Background: Transcatheter aortic valve implantation is increasingly being used in patients at lower risk for surgery. We aimed to assess the distribution of surgical risk score categories in current clinical practice and their relationship with clinical outcomes and the calibration and discrimination power of both the logistic EuroSCORE (logES) and EuroSCORE II. The SOURCE 3 study is a European prospective registry of patients with severe aortic stenosis treated with the commercially available SAPIEN 3 transcatheter heart valve.
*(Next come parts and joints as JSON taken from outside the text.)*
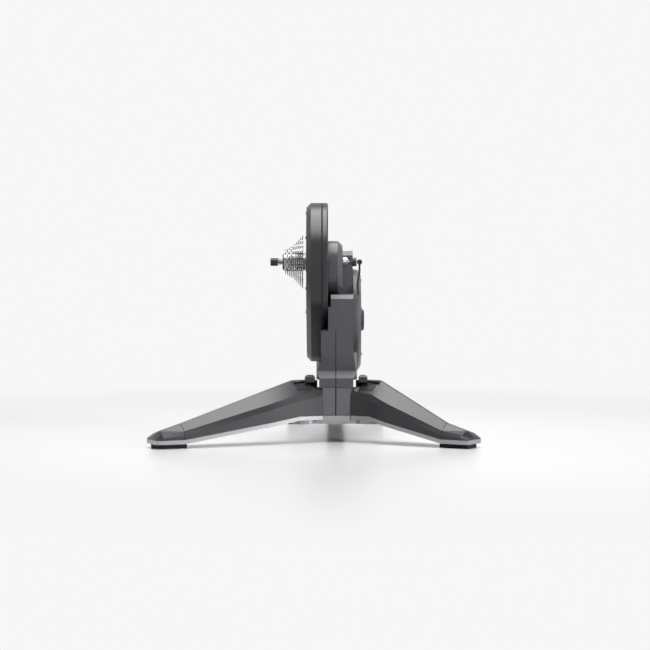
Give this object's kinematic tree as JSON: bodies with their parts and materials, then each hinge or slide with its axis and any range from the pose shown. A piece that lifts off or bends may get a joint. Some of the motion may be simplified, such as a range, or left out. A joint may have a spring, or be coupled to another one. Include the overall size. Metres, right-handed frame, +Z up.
{
  "type": "direct drive bike trainer",
  "caption": "Free-standing direct drive trainer: folding legs, upright casing with belt-driven flywheel, and a rear axle with a cassette.",
  "frame": {"origin": "centre of the footprint, on the floor", "axes": "+Z up, -Y towards the front where the two legs reach, +X away from the cassette side"},
  "size_m": [0.645, 0.6528, 0.474],
  "materials": {
    "casing_plastic": "fine moulded texture, dark grey",
    "dark_plastic": "black moulded, satin",
    "cast_metal": "silver painted casting",
    "steel": "turned",
    "sprocket_steel": "nickel plated, stamped",
    "rubber": "matt moulded",
    "circuit_board": "solder mask"
  },
  "bodies": {
    "base": {"pulley_cover_front": "casing_plastic", "pulley_cover_back": "casing_plastic", "casing_right": "casing_plastic", "casing_left": "casing_plastic", "frame_plate": "cast_metal", "flywheel_bearing_inner": "steel", "flywheel_bearing_outer": "steel", "brake_magnet_block": "dark_plastic", "control_board": "circuit_board", "flywheel_cover": "casing_plastic", "flywheel_cap": "dark_plastic", "axle_housing": "casing_plastic", "axle": "steel", "axle_nut": "steel", "axle_bearing_left": "steel", "axle_bearing_right": "steel", "drive_belt": "rubber", "skewer_rod": "steel", "skewer_head": "dark_plastic", "spring_left": "steel", "spring_right": "steel", "hub_casting": "cast_metal", "hub_cover_left": "casing_plastic", "hub_cover_right": "casing_plastic", "pivot_pin_left": "steel", "pivot_pin_right": "steel", "rear_beam": "casing_plastic", "rear_foot_bar": "casing_plastic", "rear_pad_left": "rubber", "rear_pad_right": "rubber", "power_inlet": "dark_plastic"},
    "leg_left": {"leg_cover_left": "casing_plastic", "leg_arm_left": "cast_metal", "foot_cap_left": "casing_plastic", "foot_pad_left": "rubber"},
    "leg_right": {"leg_cover_right": "casing_plastic", "leg_arm_right": "cast_metal", "foot_cap_right": "casing_plastic", "foot_pad_right": "rubber"},
    "flywheel_set": {"flywheel": "steel", "flywheel_shaft": "steel", "small_pulley": "steel"},
    "pulley": {"drive_pulley": "cast_metal"},
    "cassette": {"sprocket_25": "sprocket_steel", "sprocket_23": "sprocket_steel", "sprocket_21": "sprocket_steel", "sprocket_19": "sprocket_steel", "sprocket_17": "sprocket_steel", "sprocket_15": "sprocket_steel", "sprocket_14": "sprocket_steel", "sprocket_13": "sprocket_steel", "sprocket_12": "sprocket_steel", "sprocket_11": "sprocket_steel", "freehub_body": "steel", "cassette_lock_ring": "dark_plastic"},
    "nut": {"skewer_nut": "dark_plastic"},
    "lever": {"skewer_lever": "dark_plastic"}
  },
  "joints": [
    {"name": "left_leg_fold", "type": "hinge", "parent": "base", "child": "leg_left", "pos_m": [-0.0185, -0.1629, 0.08], "axis": [0, 0, -1], "range_deg": [0, 105]},
    {"name": "right_leg_fold", "type": "hinge", "parent": "base", "child": "leg_right", "pos_m": [0.1055, -0.1629, 0.08], "axis": [0, 0, 1], "range_deg": [0, 114]},
    {"name": "flywheel_spin", "type": "hinge", "parent": "base", "child": "flywheel_set", "pos_m": [0.0615, 0.0021, 0.236], "axis": [1, 0, 0], "continuous": true},
    {"name": "pulley_spin", "type": "hinge", "parent": "base", "child": "pulley", "pos_m": [0.0075, -0.1129, 0.356], "axis": [1, 0, 0], "continuous": true},
    {"name": "cassette_freewheel", "type": "hinge", "parent": "pulley", "child": "cassette", "pos_m": [-0.0385, -0.1129, 0.356], "axis": [1, 0, 0], "continuous": true},
    {"name": "skewer_nut_turn", "type": "hinge", "parent": "base", "child": "nut", "pos_m": [-0.0785, -0.1129, 0.356], "axis": [1, 0, 0], "continuous": true},
    {"name": "skewer_lever_swing", "type": "hinge", "parent": "base", "child": "lever", "pos_m": [0.0905, -0.1129, 0.356], "axis": [0, -1, 0], "range_deg": [0, 180]}
  ],
  "couplings": [
    {"joint": "pulley_spin", "follows": "flywheel_spin", "ratio": 0.22}
  ]
}
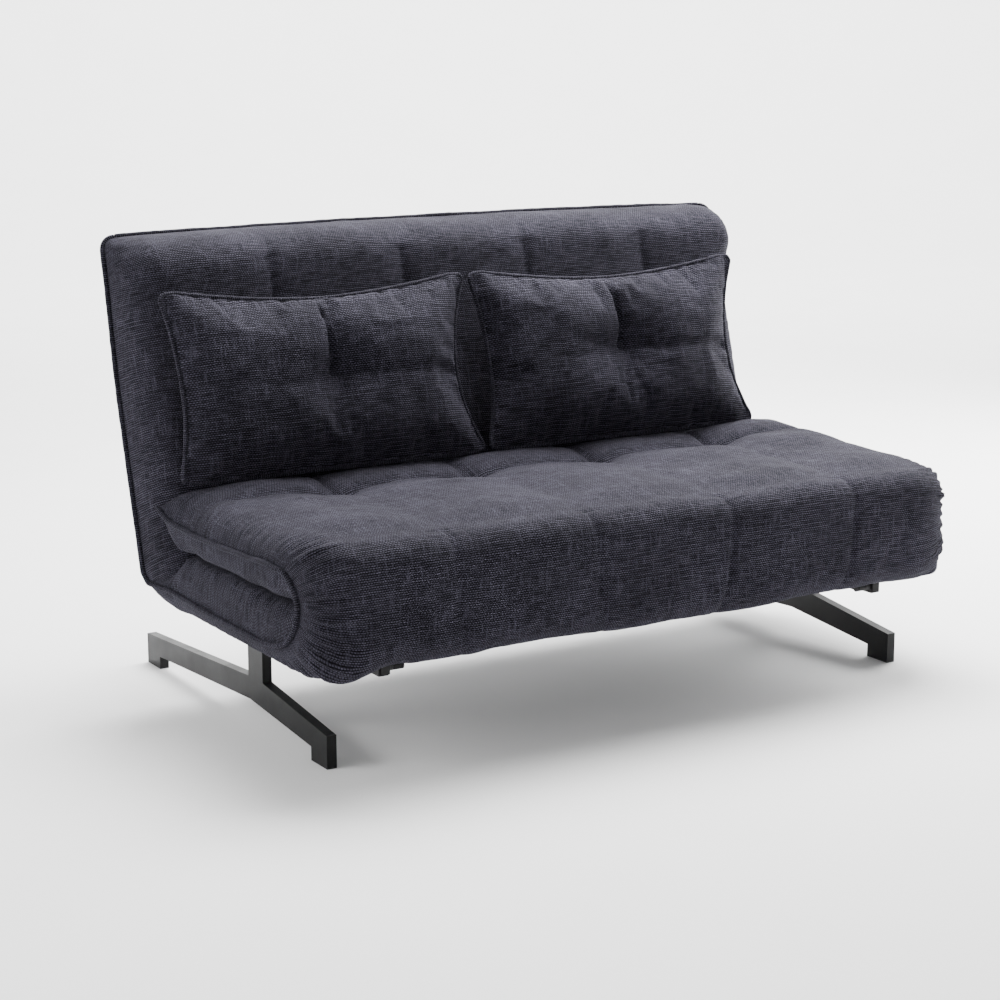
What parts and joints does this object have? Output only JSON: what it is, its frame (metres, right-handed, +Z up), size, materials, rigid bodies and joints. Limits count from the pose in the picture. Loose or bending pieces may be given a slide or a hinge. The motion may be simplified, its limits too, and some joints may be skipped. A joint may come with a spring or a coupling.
{
  "type": "futon sofa bed",
  "caption": "Armless futon sofa bed: tufted seat folded over a soft front roll, leaning back, loose button-tufted pillows and black steel side feet.",
  "frame": {"origin": "on the floor, under the middle of the sofa's bounding box", "axes": "+X across the sofa to the sitter's left hand when seated, -Y is the front, +Z up"},
  "size_m": [1.54, 0.95, 0.9267],
  "materials": {
    "chenille": "matte woven chenille",
    "foam": "open-cell foam",
    "dust_cloth": "matte non-woven cloth",
    "black_steel": "satin powder coat",
    "plated_steel": "zinc plated",
    "slat_wood": "lacquered birch",
    "black_plastic": "matte"
  },
  "bodies": {
    "lower_section": {"left_foot": "black_steel", "right_foot": "black_steel", "foot_brackets": "black_steel", "foot_bolts": "plated_steel", "floor_glides": "black_plastic", "lower_frame": "black_steel", "lower_slats": "slat_wood", "lower_slat_holders": "black_plastic", "lower_foam": "foam", "lower_inner_cover": "chenille", "lower_dust_cover": "dust_cloth", "left_hinge_bracket": "plated_steel", "right_hinge_bracket": "plated_steel", "back_hinge_pins": "plated_steel", "left_fold_bracket": "plated_steel", "right_fold_bracket": "plated_steel", "lower_fold_pins": "plated_steel", "left_runner_channel": "black_steel", "right_runner_channel": "black_steel"},
    "back_section": {"back_frame": "black_steel", "back_webbing": "dust_cloth", "back_foam": "foam", "back_inner_cover": "chenille", "back_outer_cover": "chenille", "left_hinge_disc": "plated_steel", "right_hinge_disc": "plated_steel"},
    "front_roll": {"left_link_arm": "plated_steel", "right_link_arm": "plated_steel", "upper_fold_pins": "plated_steel", "roll_foam": "foam", "roll_cover": "chenille"},
    "upper_section": {"upper_frame": "black_steel", "upper_slats": "slat_wood", "upper_slat_holders": "black_plastic", "upper_foam": "foam", "upper_inner_cover": "chenille", "upper_outer_cover": "chenille", "left_upper_bracket": "plated_steel", "right_upper_bracket": "plated_steel"},
    "bed_support": {"left_runner": "black_steel", "right_runner": "black_steel", "runner_crossbar": "black_steel", "runner_caps": "black_plastic", "bow_pins": "plated_steel", "bow_spacers": "black_plastic"},
    "support_bow": {"bow_arms": "black_steel", "bow_crossbar": "black_steel", "bow_glides": "black_plastic"},
    "left_loose_pillow": {"left_pillow": "chenille", "left_pillow_button": "chenille"},
    "right_loose_pillow": {"right_pillow": "chenille", "right_pillow_button": "chenille"}
  },
  "joints": [
    {"name": "back_recline", "type": "hinge", "parent": "lower_section", "child": "back_section", "pos_m": [0, 0.182, 0.261], "axis": [-1, 0, 0], "range_deg": [0, 74.3]},
    {"name": "front_fold", "type": "hinge", "parent": "lower_section", "child": "front_roll", "pos_m": [0, -0.417, 0.261], "axis": [1, 0, 0], "range_deg": [0, 90], "deforming": ["roll_foam", "roll_cover", "left_pillow", "left_pillow_button", "right_pillow", "right_pillow_button"]},
    {"name": "seat_fold", "type": "hinge", "parent": "front_roll", "child": "upper_section", "pos_m": [0, -0.417, 0.383], "axis": [1, 0, 0], "range_deg": [0, 90]},
    {"name": "support_slide", "type": "slide", "parent": "lower_section", "child": "bed_support", "axis": [0, -1, 0], "range_m": [0, 0.44]},
    {"name": "bow_swing", "type": "hinge", "parent": "bed_support", "child": "support_bow", "pos_m": [0, -0.392, 0.189], "axis": [-1, 0, 0], "range_deg": [0, 90]},
    {"name": "left_pillow_tip", "type": "hinge", "parent": "back_section", "child": "left_loose_pillow", "pos_m": [-0.397, 0.0445, 0.4555], "axis": [1, 0, 0], "range_deg": [0, 105]},
    {"name": "right_pillow_tip", "type": "hinge", "parent": "back_section", "child": "right_loose_pillow", "pos_m": [0.303, 0.0445, 0.4555], "axis": [1, 0, 0], "range_deg": [0, 105]}
  ],
  "couplings": [
    {"joint": "seat_fold", "follows": "front_fold", "ratio": 1}
  ]
}
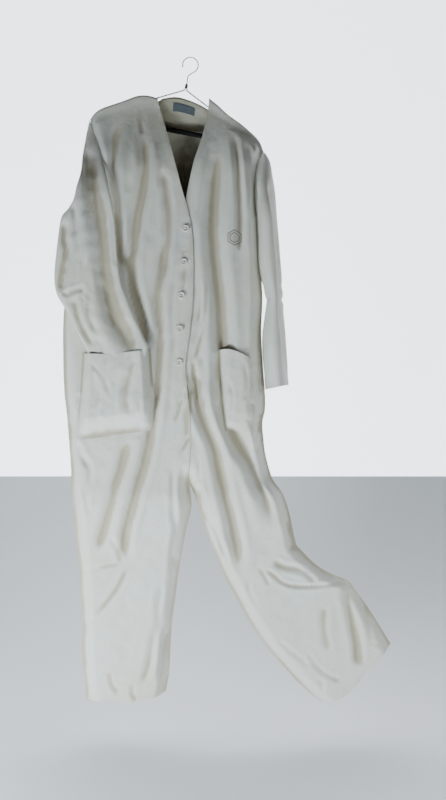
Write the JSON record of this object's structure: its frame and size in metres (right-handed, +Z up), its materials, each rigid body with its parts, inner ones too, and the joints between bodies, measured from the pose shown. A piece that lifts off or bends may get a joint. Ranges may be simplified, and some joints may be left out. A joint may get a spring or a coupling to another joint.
{
  "type": "beekeeping suit",
  "caption": "Off-white cotton beekeeper's coverall on a hanger: buttoned V-neck front, patch pockets, long sleeves, straight legs.",
  "frame": {"origin": "the point under the top of the hanger's hook where a rail bears", "axes": "+Z up, front of the suit towards -Y, the wearer's left towards +X"},
  "size_m": [0.8752, 0.1457, 1.6931],
  "materials": {
    "cotton": "plain woven cotton drill, off-white, matte, lightly creased",
    "cotton_inside": "the same cotton inside and on facings, a little yellower",
    "button_plastic": "pearly white, semi-gloss",
    "label_cloth": "woven satin label, blank",
    "badge_print": "dark grey print on cotton, matte",
    "hanger_metal": "satin steel wire",
    "grip_foam": "black foam sleeve, matte"
  },
  "bodies": {
    "hook": {"hanger_hook": "hanger_metal"},
    "suit": {"hanger_collar": "hanger_metal", "hanger_arms": "hanger_metal", "hanger_bar_grip": "grip_foam", "right_front_panel": "cotton", "left_front_panel": "cotton", "right_front_facing": "cotton_inside", "left_front_facing": "cotton_inside", "back_yoke": "cotton", "back_panel": "cotton", "back_neck_facing": "cotton_inside", "neck_label": "label_cloth", "chest_badge": "badge_print", "right_pocket": "cotton", "right_pocket_hem": "cotton_inside", "left_pocket": "cotton", "left_pocket_hem": "cotton_inside", "right_sleeve_head": "cotton", "left_sleeve_head": "cotton", "right_hip_fold": "cotton", "left_hip_fold": "cotton"},
    "right_arm": {"right_upper_sleeve": "cotton", "right_elbow_fold": "cotton"},
    "right_forearm": {"right_forearm_sleeve": "cotton", "right_cuff_hem": "cotton"},
    "left_arm": {"left_upper_sleeve": "cotton", "left_elbow_fold": "cotton"},
    "left_forearm": {"left_forearm_sleeve": "cotton", "left_cuff_hem": "cotton"},
    "right_thigh": {"right_thigh_front": "cotton", "right_thigh_back": "cotton", "right_knee_fold": "cotton"},
    "right_shank": {"right_shank_front": "cotton", "right_shank_back": "cotton", "right_trouser_hem": "cotton"},
    "left_thigh": {"left_thigh_front": "cotton", "left_thigh_back": "cotton", "left_knee_fold": "cotton"},
    "left_shank": {"left_shank_front": "cotton", "left_shank_back": "cotton", "left_trouser_hem": "cotton"},
    "top_button": {"button_1": "button_plastic"},
    "second_button": {"button_2": "button_plastic"},
    "third_button": {"button_3": "button_plastic"},
    "fourth_button": {"button_4": "button_plastic"},
    "fifth_button": {"button_5": "button_plastic"}
  },
  "joints": [
    {"name": "hook_swivel", "type": "hinge", "parent": "hook", "child": "suit", "pos_m": [0, 0, -0.019], "axis": [0.1874, 0, 0.9823], "continuous": true},
    {"name": "right_shoulder", "type": "hinge", "parent": "suit", "child": "right_arm", "pos_m": [-0.2516, -0.01, -0.183], "axis": [0, 1, 0], "range_deg": [0, 11], "deforming": ["right_sleeve_head"]},
    {"name": "right_elbow", "type": "hinge", "parent": "right_arm", "child": "right_forearm", "pos_m": [-0.255, -0.059, -0.61], "axis": [0, 1, 0], "range_deg": [-36, 0], "deforming": ["right_elbow_fold"]},
    {"name": "left_shoulder", "type": "hinge", "parent": "suit", "child": "left_arm", "pos_m": [0.19, -0.005, -0.25], "axis": [0, -1, 0], "range_deg": [0, 75], "deforming": ["left_sleeve_head"]},
    {"name": "left_elbow", "type": "hinge", "parent": "left_arm", "child": "left_forearm", "pos_m": [0.215, -0.005, -0.59], "axis": [0, -1, 0], "range_deg": [0, 60], "deforming": ["left_elbow_fold"]},
    {"name": "right_hip", "type": "hinge", "parent": "suit", "child": "right_thigh", "pos_m": [-0.16, -0.005, -1.1354], "axis": [1, 0, 0], "range_deg": [-35, 35], "deforming": ["right_hip_fold"]},
    {"name": "right_knee", "type": "hinge", "parent": "right_thigh", "child": "right_shank", "pos_m": [-0.16, -0.005, -1.34], "axis": [1, 0, 0], "range_deg": [0, 80], "deforming": ["right_knee_fold"]},
    {"name": "left_hip", "type": "hinge", "parent": "suit", "child": "left_thigh", "pos_m": [0.11, -0.005, -1.1354], "axis": [1, 0, 0], "range_deg": [-35, 35], "deforming": ["left_hip_fold"]},
    {"name": "left_knee", "type": "hinge", "parent": "left_thigh", "child": "left_shank", "pos_m": [0.2, -0.005, -1.3486], "axis": [0.9157, 0, 0.4019], "range_deg": [0, 80], "deforming": ["left_knee_fold"]},
    {"name": "top_button_turn", "type": "hinge", "parent": "suit", "child": "top_button", "pos_m": [-0.0105, -0.0477, -0.456], "axis": [0, 1, 0], "range_deg": [-40, 40]},
    {"name": "second_button_turn", "type": "hinge", "parent": "suit", "child": "second_button", "pos_m": [-0.0161, -0.0477, -0.543], "axis": [0, 1, 0], "range_deg": [-40, 40]},
    {"name": "third_button_turn", "type": "hinge", "parent": "suit", "child": "third_button", "pos_m": [-0.0221, -0.0477, -0.63], "axis": [0, 1, 0], "range_deg": [-40, 40]},
    {"name": "fourth_button_turn", "type": "hinge", "parent": "suit", "child": "fourth_button", "pos_m": [-0.0267, -0.0477, -0.717], "axis": [0, 1, 0], "range_deg": [-40, 40]},
    {"name": "fifth_button_turn", "type": "hinge", "parent": "suit", "child": "fifth_button", "pos_m": [-0.0287, -0.0477, -0.804], "axis": [0, 1, 0], "range_deg": [-40, 40]}
  ],
  "couplings": [
    {"joint": "right_elbow", "follows": "right_shoulder", "ratio": -3.23}
  ]
}
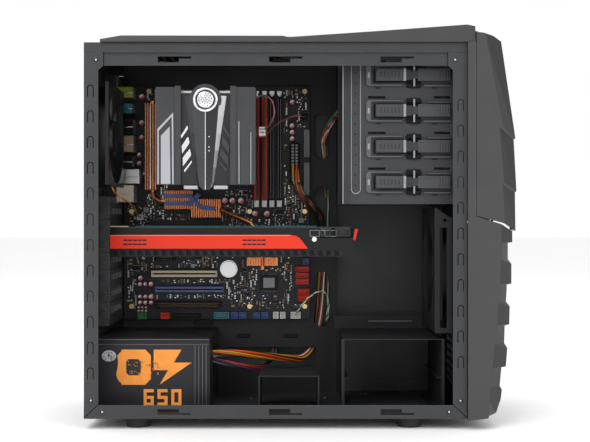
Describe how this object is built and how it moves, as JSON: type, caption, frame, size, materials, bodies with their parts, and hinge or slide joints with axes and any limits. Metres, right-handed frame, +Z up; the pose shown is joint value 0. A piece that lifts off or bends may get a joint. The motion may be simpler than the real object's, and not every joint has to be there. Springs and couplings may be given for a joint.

Methods and results: Out of 1785 patients, 518 patients (low-surgical risk) had a baseline logES <10%, 691 (intermediate-surgical risk) had a logES 10% to 20%, and only 576 patients (high-surgical risk) had a logES ≥20%. Even if low-risk patients were younger compared with the other groups, the mean age was about 80 years old in each risk category. At 1 year, all-cause mortality was 10.3%, 11.4%, and 17.1% in low-, intermediate-, or high-surgical risk patients, respectively, while cardiac mortality was 5.3%, 7.7%, and 11.4%, respectively. Observed mortality rates were substantially lower than that predicted with logES. The observed/predicted mortality ratio was 0.26 in low-surgical risk patients, 0.08 in intermediate-surgical risk patients, and 0.12 in high-surgical risk patients. Similar observations were obtained with EuroSCORE II.
Conclusions: In this real-world setting, two-thirds of SAPIEN 3 transcatheter heart valve treated transcatheter aortic valve implantation patients had a logES <20 but were still considered appropriate transcatheter aortic valve implantation candidates by the heart team, mainly because of older age and less frequently because of conditions not captured by risk scores. logES and EuroSCORE II had poor discrimination and calibration power in this transcatheter aortic valve implantation cohort.
Clinical trial registration: URL: https://clinicaltrials.gov . Unique identifier: NCT02698956.
Keywords: aortic stenosis; calibration; mortality; risk score; transcatheter aortic valve replacement.